Ping at 27.11.2023 11:01:23.180 took 581ms.   n_cold: 0   total_init: 0ms
Ping at 27.11.2023 11:02:23.821 took 527ms.   n_cold: 2   total_init: 11531ms
Ping at 27.11.2023 11:03:24.408 took 486ms.   n_cold: 0   total_init: 0ms
Ping at 27.11.2023 11:04:24.954 took 511ms.   n_cold: 0   total_init: 0ms
Ping at 27.11.2023 11:05:25.525 took 592ms.   n_cold: 1   total_init: 6416ms
Ping at 27.11.2023 11:06:26.119 took 525ms.   n_cold: 0   total_init: 0ms
Ping at 27.11.2023 11:07:26.704 took 502ms.   n_cold: 0   total_init: 0ms
Ping at 27.11.2023 11:08:27.236 took 605ms.   n_cold: 0   total_init: 0ms
Ping at 27.11.2023 11:09:27.901 took 546ms.   n_cold: 0   total_init: 0ms
Ping at 27.11.2023 11:10:28.503 took 497ms.   n_cold: 1   total_init: 6396ms
Ping at 27.11.2023 11:11:29.060 took 489ms.   n_cold: 0   total_init: 0ms

What does not make sense to me, is that myfunc returns a response in less than a second even when some of the instances experience a cold start, which ensues about six seconds of initialization. Only on rare occasions do I get what I would expect when there are cold starts:

Ping at 27.11.2023 12:09:04.775 took 6525ms.   n_cold: 6   total_init: 36829ms

The question: How can we explain the phenomenon of AWS Lambda function running time seemingly not affected by cold starts?

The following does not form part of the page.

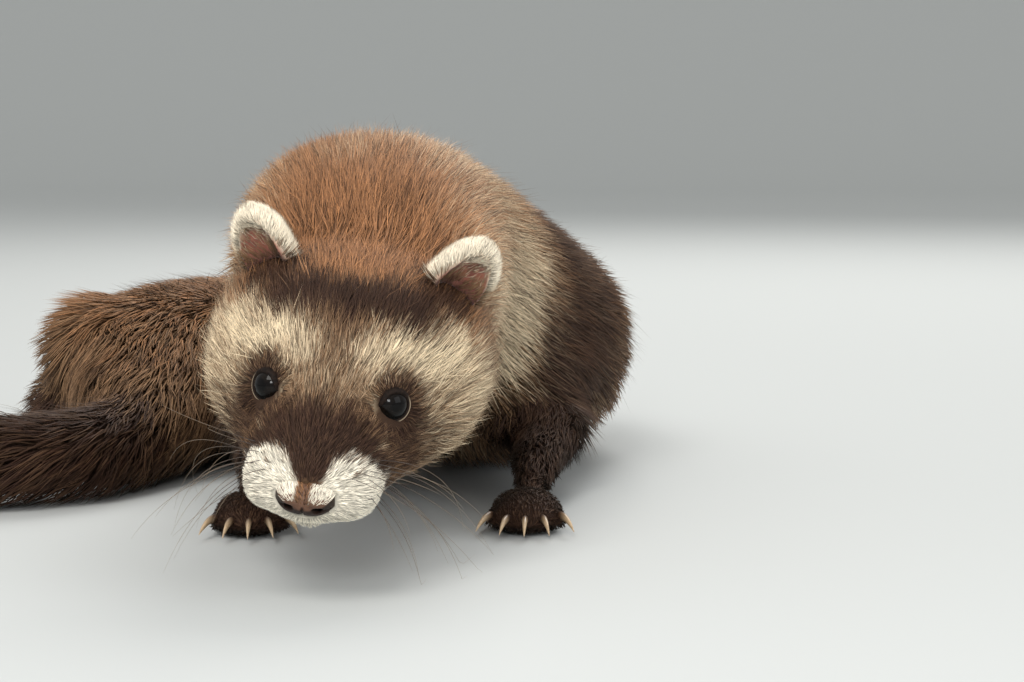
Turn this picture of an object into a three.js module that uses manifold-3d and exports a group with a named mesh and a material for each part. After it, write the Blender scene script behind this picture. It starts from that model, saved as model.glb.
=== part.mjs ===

Appendix. For reference, the myfunc script processes the stats in the responses as follows:

stats = response['stats']
init = stats['init_time']
if stats['cold_start']: 
    n_cold += 1
    assert(init > 0)
    total_init += init
else:
    assert(init == 0)

The Lambda function invoked by myfunc is as follows:

import json
import time
import pickle

def ms_now():
    return int(time.time_ns() / 1000000)

class Timer():
    def __init__(self):
        self.start = ms_now()

    def stop(self):
        return ms_now() - self.start

timer = Timer()
started_init = ms_now()
cold_start = True
init_time = timer.stop()

... # Some heavy machine learning models are loaded here

def compute(event):
    ... # The actual computation is here

def lambda_handler(event, context):
    global cold_start
    global init_time
    global started_init
    
    stats = {'cold_start': cold_start,
             'started_init': started_init,
             'init_time': init_time}
    cold_start = False
    init_time = 0
    started_init = 0

    stats['started'] = ms_now()
    result = compute(event)
    stats['finished'] = ms_now()
    return {
        'statusCode': 200,
        'headers': {
            'Content-Type': 'application/json'
        },
        'result': result, 
        'stats': stats
    }

P.S. The question at re:Post

Solution

It looks to me as the result of the proactive initialization of the execution environment for your Lambda functions. It's a feature that is not necessarily widely known, but it has been researched and described in great detal by AJ Stuyvenberg: https://aaronstuyvenberg.com/posts/understanding-proactive-initialization

Consider we’re working with a function which at steady state experiences 100 concurrent invocations. When you deploy a change to your function (or function configuration), AWS can make a pretty reasonable guess that you’ll continue to invoke that same function 100 times concurrently after the deployment finishes. Instead of waiting for each invocation to trigger a cold start, AWS will automatically re-provision (roughly) 100 sandboxes to absorb that load when the deployment finishes. Some users will still experience the full cold start duration, but some won’t (depending on the request duration and when requests arrive).

The above scenario seems to be very similar to the one you're describing. For confirmation that this is the case, you might want to use the Python example from the linked blog post that detects proactive initializations.